You may very well be one who knows when to change a spring.
Properly made springs will "set" the first time they are flexed, but should not set further. Properly made springs "wear out" by getting more brittle until they break-not by getting weaker. Any physics course will tell you that.
I would be amazed to see a 150 year old semi-auto spring! Regardless, a spring is a spring.
As far as sitting in a physics class, no- but I do make quite a few springs and know a little bit about them. As far as being a gunsmith, I am a little more qualified than that.
Why don't you research it and give us the physical reason why a properly made and designed spring will get weaker?

Bill DeShivs
September 26, 2007, 03:38 AM
Mr. Kat????

Bill DeShivs
September 26, 2007, 02:08 PM
Either he's still researching, or the cat has Mr.Kat's tongue!

September 26, 2007, 02:59 PM
Why do magazine springs get weaker over time? Are they not properly made and designed?

FWIW, Numrich does list the same part number for the recoil spring in Glocks in both 9mm and .40. I found the stock spring in my G24 inadequate.

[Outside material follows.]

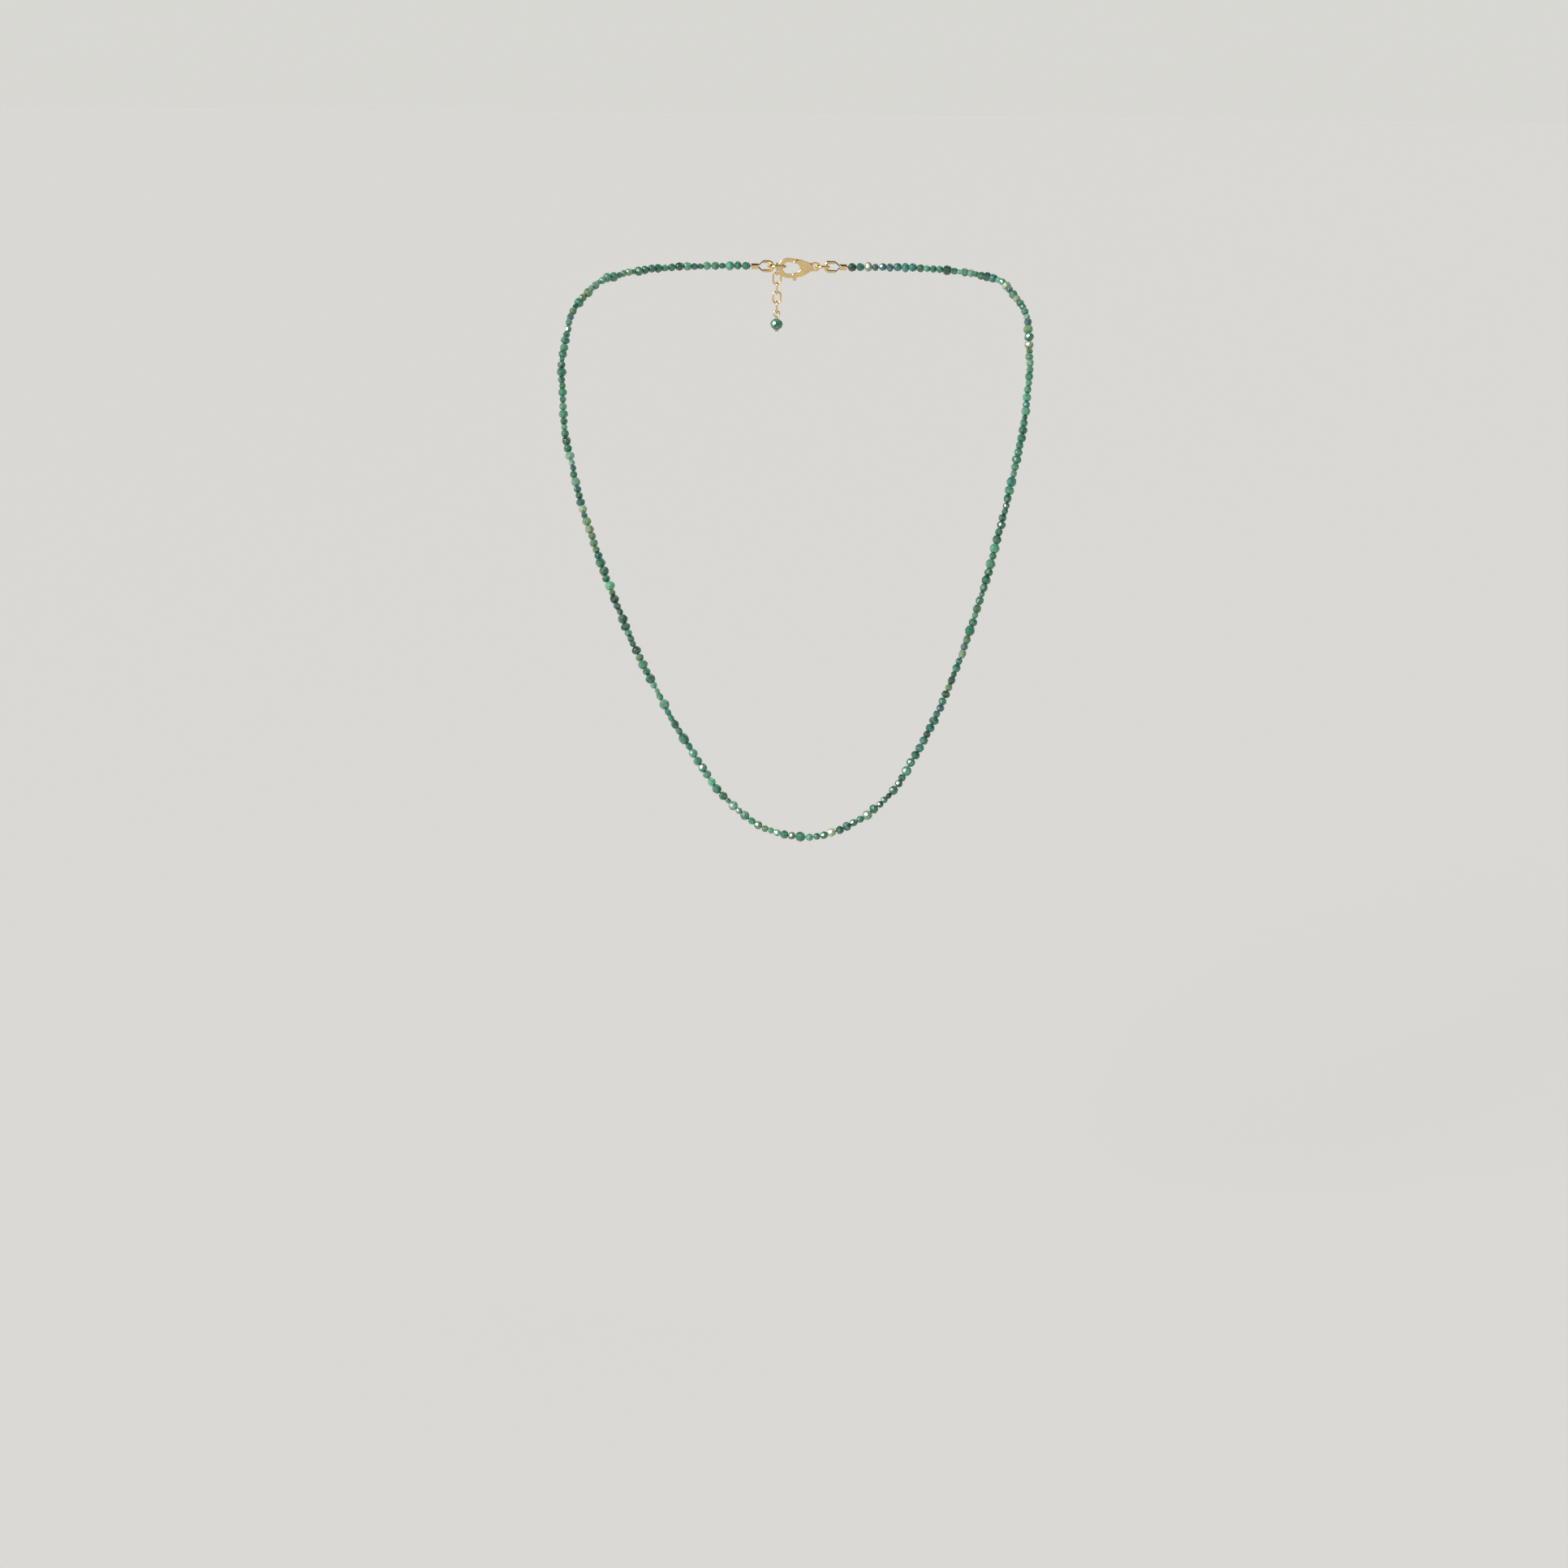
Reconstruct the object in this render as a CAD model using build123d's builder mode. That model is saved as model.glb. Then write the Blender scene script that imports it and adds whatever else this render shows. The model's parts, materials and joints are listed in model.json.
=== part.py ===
"""A strand necklace of small faceted green stones, in the shape that it has when it is worn.

The origin is the middle of the neck opening at the nape's height. +Z is up, the front of the strand
faces -Y, and +X is to the right of a person who looks at the front. All sizes are millimetres.

The closed loop is cut into spans. Each span is a group of beads on its own length of beading wire.
The middle of the nape holds the clasp. From there down, each pair of spans, one on the left and one
on the right, is one fold of the strand, and the fold turns about a line through both bead gaps.
"""
from build123d import *
import math
import os
import random

os.makedirs("parts", exist_ok=True)

# Strand
BEAD_DIAMETER = 2.0
BEAD_DIAMETER_SPREAD = 0.33
BEAD_DIAMETER_LEAST = 1.3
BEAD_DIAMETER_MOST = 2.5
BEAD_PITCH = 1.9
BEAD_ASPECT = 0.92
BEAD_SIDES = 8
BEAD_END_RADIUS = 0.5
BEAD_BELT = 0.32
BEAD_GAP = 0.1
BEAD_PLAY = 0.07
FOLD_GAP = 0.26
DRILL_RADIUS = 0.3
DRILL_OFFSET = 0.14
WIRE_RADIUS = 0.16
WIRE_TIP_GAP = 0.1
ARC_SHARE = 0.45

# Clasp line: the hardware lies along X at the back of the neck
CLASP_Y = 24.0
CLASP_Z = 1.0
STRAND_END = 12.7
CRIMP_INNER_END = 10.55
CRIMP_LENGTH = 1.8
CRIMP_RADIUS = 0.85
CRIMP_BORE = 0.46
GUARD_APEX = 6.9
GUARD_LEG_END = 9.4
GUARD_HALF_WIDTH = 1.15
GUARD_BEND = 0.95
GUARD_RADIUS = 0.42
GUARD_BORE = 0.27
TAIL_OFFSET = 0.24
TAIL_END = 12.0
LOOP_NECK = 10.5
LOOP_MOUTH = 9.5
LOOP_BEND = 0.6

CATCH_RING_X = -5.67
CATCH_RING_RADIUS = 2.1
CATCH_WIRE_RADIUS = 0.4
JUMP_RING_X = 6.07
JUMP_RING_RADIUS = 1.65
JUMP_WIRE_RADIUS = 0.35

# Lobster clasp, in its own plane: u runs from the hook to the eye, w is up, and the eye and the hook's
# seat are CLAW_LINE above the middle of the body
CLAW_TIP_X = -5.43
CLAW_LENGTH = 10.97
CLAW_LINE = 0.4
CLAW_HOOK_U = 2.6
CLAW_HOOK_RADIUS = 2.6
CLAW_BELLY_U = 5.6
CLAW_BELLY_RADIUS = 2.2
CLAW_MOUTH_U = 2.7
CLAW_MOUTH_RADIUS = 1.5
CLAW_MOUTH_BACK_U = 4.4
CLAW_MOUTH_BACK_RADIUS = 1.25
CLAW_HOOK_THICKNESS = 1.3
CLAW_BELLY_THICKNESS = 2.0
CLAW_EYE_THICKNESS = 0.8
CLAW_EYE_RADIUS = 1.2
CLAW_EYE_BORE = 0.65
CLAW_EYE_U = CLAW_LENGTH - CLAW_EYE_RADIUS
CLAW_BACK_U = 7.6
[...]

September 26, 2007, 03:18 PM
"Properly made springs "wear out" by getting more brittle until they break-not by getting weaker. Any physics course will tell you that."

Physics rarely covers deformable bodies and metal properties.
As the metal gets brittle the spring rate is altered.

Bill DeShivs
September 26, 2007, 07:34 PM
"As the metal gets brittle the spring rate is altered."
Correct. It gets harder to bend until metal fatigue causes it to crack.
If magazine springs get too short, yes-they are improperly designed or improperly made.

Harry Bonar
September 27, 2007, 03:27 PM
My late son (joe Bonar) and I always just ordered Wolfe mag springs fot the P-14s' to start with.
Harry B.

September 27, 2007, 03:47 PM
If it's not broken, don't replace it.

If you want to waste your money, you earned it.

Shell Shucker
October 6, 2007, 09:36 PM
As an auto mechanic I've replaced worn out springs on Fords and Chevys.......... What is different about gun springs that allows them to last forever?

Bill DeShivs
October 6, 2007, 09:51 PM
Why do most Ford and Chevy springs NOT wear out?

October 8, 2007, 10:33 AM
" What is different about gun springs that allows them to last forever?"

They can last a long time, but I disagree with the forever.

Gun springs do operate in a more controlled environment than suspension springs.
Rocker springs tend to last pretty well and are probably more comparable.
They do break sometimes, but given the huge number in use it is probably a rather low rate.